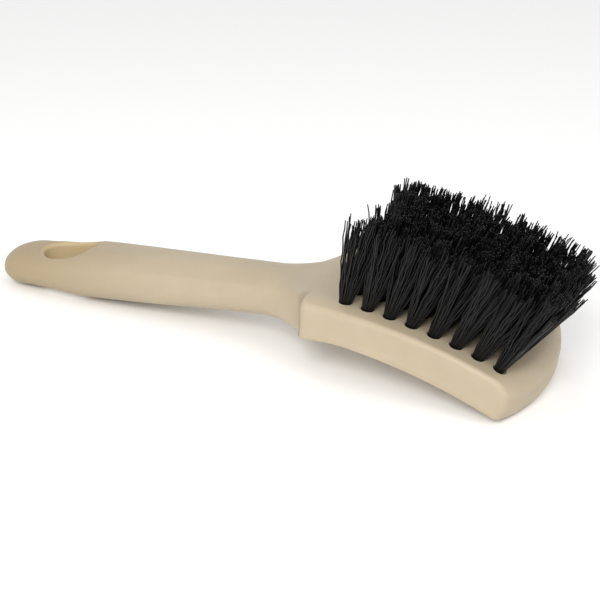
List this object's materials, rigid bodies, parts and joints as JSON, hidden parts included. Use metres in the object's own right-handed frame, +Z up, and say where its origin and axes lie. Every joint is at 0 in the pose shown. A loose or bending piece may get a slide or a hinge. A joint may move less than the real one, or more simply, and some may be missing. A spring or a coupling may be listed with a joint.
{
  "type": "whitewall tire brush",
  "caption": "Whitewall tire brush: one-piece cream plastic handle and arched head with a hang hole, set with rows of stiff black bristle tufts that fan out towards the toe.",
  "frame": {"origin": "Centre of the bounding box in plan, on the surface that the brush lies on with its bristles up.", "axes": "+X from the handle's tail to the toe of the head, +Y across the head, +Z up along the bristles."},
  "size_m": [0.2218, 0.0572, 0.0561],
  "materials": {
    "cream_plastic": "satin moulded polypropylene",
    "black_bristle": "satin stiff polypropylene filament"
  },
  "bodies": {
    "root": {"block": "cream_plastic", "tuft_1_1": "black_bristle", "tuft_1_2": "black_bristle", "tuft_1_3": "black_bristle", "tuft_1_4": "black_bristle", "tuft_1_5": "black_bristle", "tuft_1_6": "black_bristle", "tuft_1_7": "black_bristle", "tuft_1_8": "black_bristle", "tuft_2_1": "black_bristle", "tuft_2_2": "black_bristle", "tuft_2_3": "black_bristle", "tuft_2_4": "black_bristle", "tuft_2_5": "black_bristle", "tuft_2_6": "black_bristle", "tuft_2_7": "black_bristle", "tuft_2_8": "black_bristle", "tuft_3_1": "black_bristle", "tuft_3_2": "black_bristle", "tuft_3_3": "black_bristle", "tuft_3_4": "black_bristle", "tuft_3_5": "black_bristle", "tuft_3_6": "black_bristle", "tuft_3_7": "black_bristle", "tuft_3_8": "black_bristle", "tuft_4_1": "black_bristle", "tuft_4_2": "black_bristle", "tuft_4_3": "black_bristle", "tuft_4_4": "black_bristle", "tuft_4_5": "black_bristle", "tuft_4_6": "black_bristle", "tuft_4_7": "black_bristle", "tuft_4_8": "black_bristle", "tuft_5_1": "black_bristle", "tuft_5_2": "black_bristle", "tuft_5_3": "black_bristle", "tuft_5_4": "black_bristle", "tuft_5_5": "black_bristle", "tuft_5_6": "black_bristle", "tuft_5_7": "black_bristle", "tuft_5_8": "black_bristle", "tuft_6_1": "black_bristle", "tuft_6_2": "black_bristle", "tuft_6_3": "black_bristle", "tuft_6_4": "black_bristle", "tuft_6_5": "black_bristle", "tuft_6_6": "black_bristle", "tuft_6_7": "black_bristle", "tuft_6_8": "black_bristle"}
  },
  "joints": []
}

::::

THE EXERCISE:
Recopy the whole listing exactly.

EXERCISE RESULT:
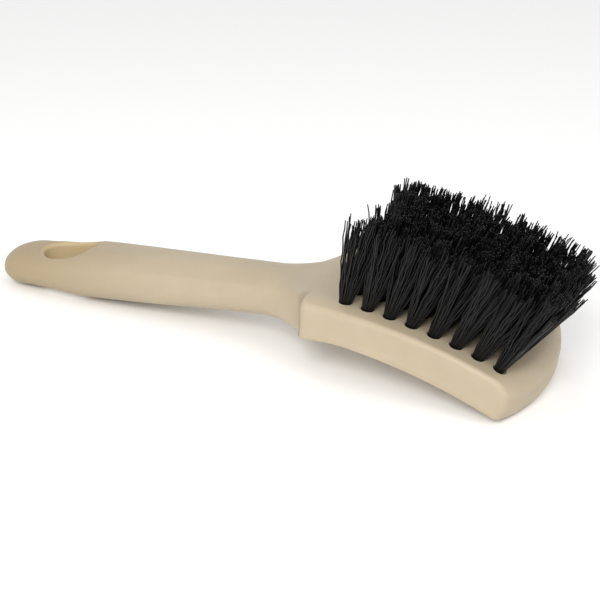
List this object's materials, rigid bodies, parts and joints as JSON, hidden parts included. Use metres in the object's own right-handed frame, +Z up, and say where its origin and axes lie. Every joint is at 0 in the pose shown. A loose or bending piece may get a slide or a hinge. A joint may move less than the real one, or more simply, and some may be missing. A spring or a coupling may be listed with a joint.
{
  "type": "whitewall tire brush",
  "caption": "Whitewall tire brush: one-piece cream plastic handle and arched head with a hang hole, set with rows of stiff black bristle tufts that fan out towards the toe.",
  "frame": {"origin": "Centre of the bounding box in plan, on the surface that the brush lies on with its bristles up.", "axes": "+X from the handle's tail to the toe of the head, +Y across the head, +Z up along the bristles."},
  "size_m": [0.2218, 0.0572, 0.0561],
  "materials": {
    "cream_plastic": "satin moulded polypropylene",
    "black_bristle": "satin stiff polypropylene filament"
  },
  "bodies": {
    "root": {"block": "cream_plastic", "tuft_1_1": "black_bristle", "tuft_1_2": "black_bristle", "tuft_1_3": "black_bristle", "tuft_1_4": "black_bristle", "tuft_1_5": "black_bristle", "tuft_1_6": "black_bristle", "tuft_1_7": "black_bristle", "tuft_1_8": "black_bristle", "tuft_2_1": "black_bristle", "tuft_2_2": "black_bristle", "tuft_2_3": "black_bristle", "tuft_2_4": "black_bristle", "tuft_2_5": "black_bristle", "tuft_2_6": "black_bristle", "tuft_2_7": "black_bristle", "tuft_2_8": "black_bristle", "tuft_3_1": "black_bristle", "tuft_3_2": "black_bristle", "tuft_3_3": "black_bristle", "tuft_3_4": "black_bristle", "tuft_3_5": "black_bristle", "tuft_3_6": "black_bristle", "tuft_3_7": "black_bristle", "tuft_3_8": "black_bristle", "tuft_4_1": "black_bristle", "tuft_4_2": "black_bristle", "tuft_4_3": "black_bristle", "tuft_4_4": "black_bristle", "tuft_4_5": "black_bristle", "tuft_4_6": "black_bristle", "tuft_4_7": "black_bristle", "tuft_4_8": "black_bristle", "tuft_5_1": "black_bristle", "tuft_5_2": "black_bristle", "tuft_5_3": "black_bristle", "tuft_5_4": "black_bristle", "tuft_5_5": "black_bristle", "tuft_5_6": "black_bristle", "tuft_5_7": "black_bristle", "tuft_5_8": "black_bristle", "tuft_6_1": "black_bristle", "tuft_6_2": "black_bristle", "tuft_6_3": "black_bristle", "tuft_6_4": "black_bristle", "tuft_6_5": "black_bristle", "tuft_6_6": "black_bristle", "tuft_6_7": "black_bristle", "tuft_6_8": "black_bristle"}
  },
  "joints": []
}